▶ _INSTRUCTIONS TO FOLLOW_
Include in the output exactly the lines from the opening of the data through the line containing "to this material.", and nothing more.
= = = =
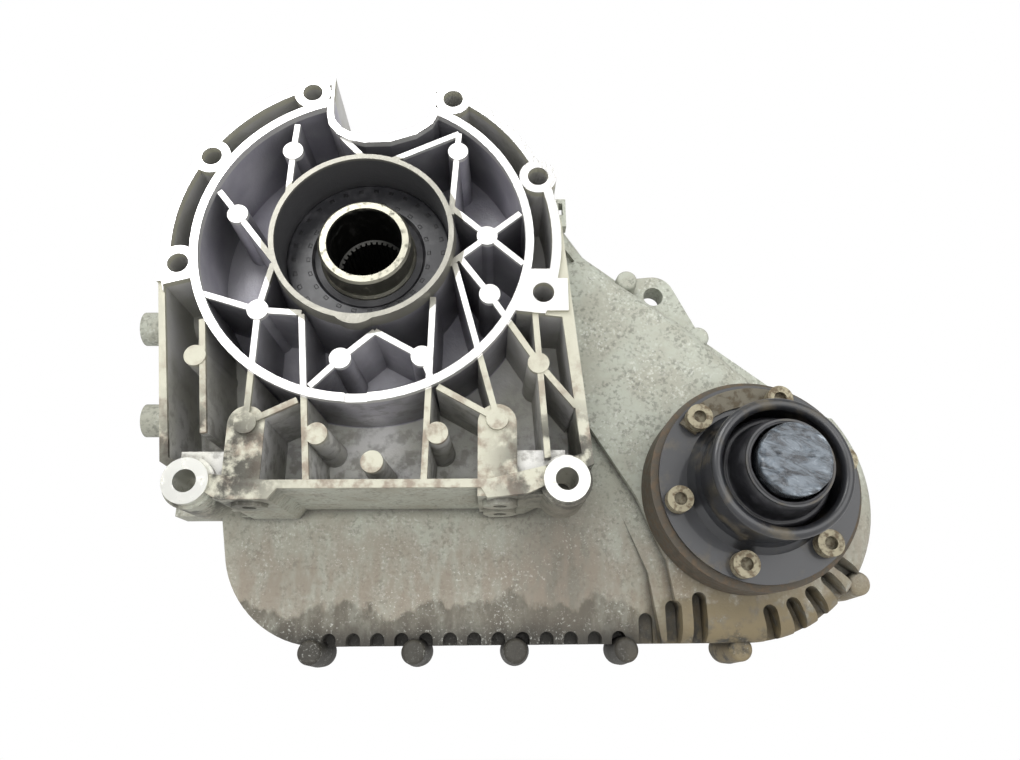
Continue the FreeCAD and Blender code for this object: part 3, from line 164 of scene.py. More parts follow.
class Sheet:
    """One material under construction: its tree, its shader and its coordinates."""

    def __init__(self, name: str) -> None:
        """Starts an empty material.

        Args:
            name: Name of the material.
        """
        self.material = bpy.data.materials.new(name)
        self.material.use_nodes = True
        self.tree = self.material.node_tree
        self.shader = self.tree.nodes["Principled BSDF"]
        self.coords = add(self.tree, "ShaderNodeTexCoord", {}, {}).outputs["Object"]
        self.axes = add(self.tree, "ShaderNodeSeparateXYZ", {}, {"Vector": self.coords})

    def band(self, value: Socket, start: float, end: float) -> Socket:
        """Smooth step from 0 at start to 1 at end.

        Args:
            value: Socket that is measured.
            start: Value that gives 0.
            end: Value that gives 1.

        Returns:
            Socket of the step.
        """
        low, high, flip = (start, end, False) if start < end else (end, start, True)
        limits = {"Value": value, "From Min": low, "From Max": high}
        limits |= {"To Min": 1.0 if flip else 0.0, "To Max": 0.0 if flip else 1.0}
        return self.node("ShaderNodeMapRange", limits, "Result", interpolation_type="SMOOTHSTEP")

    def node(self, kind: str, inputs: dict[Any, Any], output: int | str = 0, **settings: Any) -> Socket:
        """Adds a node to this material.

        Args:
            kind: Blender's name of the node type.
            inputs: Value, or socket to link from, for each input name or index.
            output: Name or index of the output that is wanted.
            settings: Attributes set on the node.

        Returns:
            Socket of that output.
        """
        return add(self.tree, kind, settings, inputs).outputs[output]

    def fold(self, operation: str, first: Any, *shares: Any) -> Any:
        """Joins shares from 0 to 1 one after another.

        Args:
            operation: Operation of the math nodes between them.
            first: Number or socket.
            shares: More numbers or sockets, if any.

        Returns:
            Socket of the result, or the first share alone.
        """
        total = first
        for share in shares:
            total = self.node("ShaderNodeMath", {0: total, 1: share}, operation=operation, use_clamp=True)
        return total

    def times(self, *shares: Any) -> Any:
        """Product of shares."""
        return self.fold("MULTIPLY", *shares)

    def ramp(self, base: float, gain: float, share: Socket) -> Socket:
        """Share that runs from the base to the base and the gain together."""
        return self.fold("ADD", base, self.times(share, gain))

    def noise(self, size: float, detail: float = 4.0, stretch: Triple = EVEN) -> Socket:
        """Cloudy noise.

        Args:
            size: Size of one repeat in millimetres.
            detail: Octaves of the noise.
            stretch: Scale along X, Y and Z; under 1 draws the pattern out.

        Returns:
            Socket from 0 to 1.
        """
        place = self.node("ShaderNodeMapping", {"Vector": self.coords, "Scale": stretch})
        inputs = {"Vector": place, "Scale": per_mm(size), "Detail": detail, "Roughness": 0.6}
        return self.node("ShaderNodeTexNoise", inputs, "Fac")

    def patches(self, size: float, low: float, high: float, detail: float = 4.0) -> Socket:
        """Random patches with soft edges.

        Args:
            size: Patch size in millimetres.
            low: Noise value under which there is nothing.
            high: Noise value over which a patch is full.
            detail: Octaves of the noise.

        Returns:
            Socket from 0 to 1.
        """
        return self.band(self.noise(size, detail), low, high)

    def wander(self, value: Socket, size: float, reach: float, stretch: Triple) -> Socket:
        """Shifts a measured place by noise, so that an edge drawn with it wanders.

        Args:
            value: Place in metres.
            size: Size of one bend in millimetres.
            reach: Full shift in millimetres.
            stretch: Scale of the noise along X, Y and Z.

        Returns:
            Socket of the shifted place.
        """
        sway = self.node("ShaderNodeMath", {0: self.noise(size, 5.0, stretch), 1: 0.5}, operation="SUBTRACT")
        shift = self.node("ShaderNodeMath", {0: sway, 1: reach * MM}, operation="MULTIPLY")
        return self.node("ShaderNodeMath", {0: value, 1: shift}, operation="ADD")

    def radius(self) -> Socket:
        """Distance from the input axis.

        Returns:
            Socket of the distance in metres.
        """
        flat = self.node("ShaderNodeVectorMath", {0: self.coords, 1: (1.0, 0.0, 1.0)}, operation="MULTIPLY")
        return self.node("ShaderNodeVectorMath", {0: flat}, "Value", operation="LENGTH")

    def near(self, spot: Triple, reach: float) -> Socket:
        """Patch round a place, with a soft edge.

        Args:
            spot: Middle of the patch in metres.
            reach: Radius of the patch in millimetres.

        Returns:
            Socket that is 1 in the middle and 0 from the reach on.
        """
        far = self.node("ShaderNodeVectorMath", {0: self.coords, 1: spot}, "Value", operation="DISTANCE")
        return self.band(far, reach * MM, reach * MM * FULL_CORE)

    def cover(self, under: Any, over: Any, *shares: Any) -> Socket:
        """Lays a colour over another as far as the product of the shares.

        Args:
            under: Colour that is covered, as a socket or "#rrggbb".
            over: Colour on top, as a socket or "#rrggbb".
            shares: Numbers or sockets from 0 to 1.

        Returns:
            Socket of the covered colour.
        """
        low, top = (linear(c) if isinstance(c, str) else c for c in (under, over))
        return self.node("ShaderNodeMix", {0: self.times(*shares), 6: low, 7: top}, 2, data_type="RGBA")

    def crevice(self, reach: float) -> Socket:
        """Corners and gaps, where shade falls, from ambient occlusion.

        Args:
            reach: How far apart the sides of a gap may be in millimetres.

        Returns:
            Socket that is 1 in a corner and 0 on an open face.
        """
        inputs = {"Distance": reach * MM}
        shade = self.node("ShaderNodeAmbientOcclusion", inputs, "AO", samples=6, only_local=True)
        return self.band(shade, OPEN_FACE, DEEP_CORNER)

    def emboss(self, *layers: tuple[Socket, float, float]) -> None:
        """Lays reliefs over one another and gives them to the surface.

        Args:
            layers: Socket from 0 to 1, height in millimetres and strength of each relief.
        """
        under: dict[str, Socket] = {}
        for height, full, strength in layers:
            inputs = {"Strength": strength, "Distance": full * MM, "Height": height} | under
            under = {"Normal": self.node("ShaderNodeBump", inputs, "Normal")}
        self.tree.links.new(under["Normal"], self.shader.inputs["Normal"])

    def relief(self, process: Process, extra: Socket | None, height: float) -> None:
        """Gives the surface its grain and any larger relief.

        Args:
            process: How the surface was made.
            extra: Larger relief from 0 to 1, or nothing.
            height: Height of the larger relief in millimetres.
        """
        look = RELIEFS[process]
        inputs = {"Vector": self.coords, "Scale": per_mm(look.grain_mm), "Detail": 3.0}
        layers = [(self.node("ShaderNodeTexNoise", inputs, "Fac"), look.height_mm, look.strength)]
        if extra is not None:
            layers.append((extra, height, 1.0))
        self.emboss(*layers)

    def finish(self, base: Any, metallic: Any, roughness: Any) -> bpy.types.Material:
        """Joins colour, metallic and roughness to the shader.

        Args:
            base: Colour, or socket of a colour.
            metallic: Number, or socket of one.
            roughness: Number, or socket of one.

        Returns:
            The finished material.
        """
        for name, value in (("Base Color", base), ("Metallic", metallic), ("Roughness", roughness)):
            if isinstance(value, Socket):
                self.tree.links.new(value, self.shader.inputs[name])
            else:
                self.shader.inputs[name].default_value = value
        return self.material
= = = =
▶ _TASK RESULT_
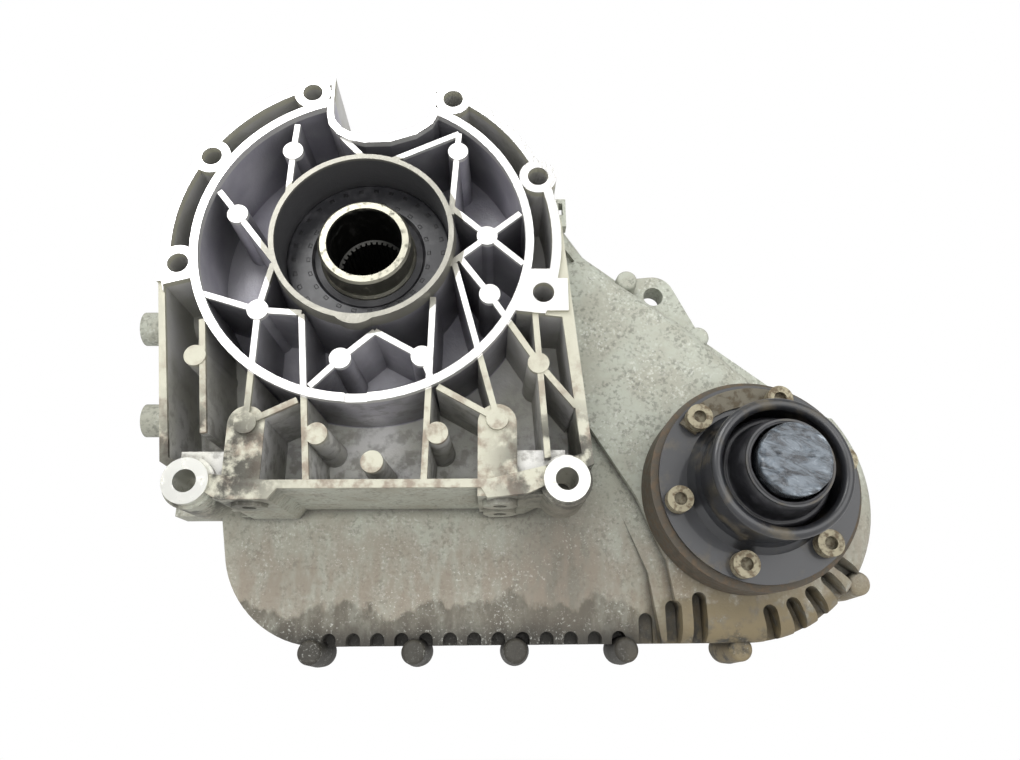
Continue the FreeCAD and Blender code for this object: part 3, from line 164 of scene.py. More parts follow.
class Sheet:
    """One material under construction: its tree, its shader and its coordinates."""

    def __init__(self, name: str) -> None:
        """Starts an empty material.

        Args:
            name: Name of the material.
        """
        self.material = bpy.data.materials.new(name)
        self.material.use_nodes = True
        self.tree = self.material.node_tree
        self.shader = self.tree.nodes["Principled BSDF"]
        self.coords = add(self.tree, "ShaderNodeTexCoord", {}, {}).outputs["Object"]
        self.axes = add(self.tree, "ShaderNodeSeparateXYZ", {}, {"Vector": self.coords})

    def band(self, value: Socket, start: float, end: float) -> Socket:
        """Smooth step from 0 at start to 1 at end.

        Args:
            value: Socket that is measured.
            start: Value that gives 0.
            end: Value that gives 1.

        Returns:
            Socket of the step.
        """
        low, high, flip = (start, end, False) if start < end else (end, start, True)
        limits = {"Value": value, "From Min": low, "From Max": high}
        limits |= {"To Min": 1.0 if flip else 0.0, "To Max": 0.0 if flip else 1.0}
        return self.node("ShaderNodeMapRange", limits, "Result", interpolation_type="SMOOTHSTEP")

    def node(self, kind: str, inputs: dict[Any, Any], output: int | str = 0, **settings: Any) -> Socket:
        """Adds a node to this material.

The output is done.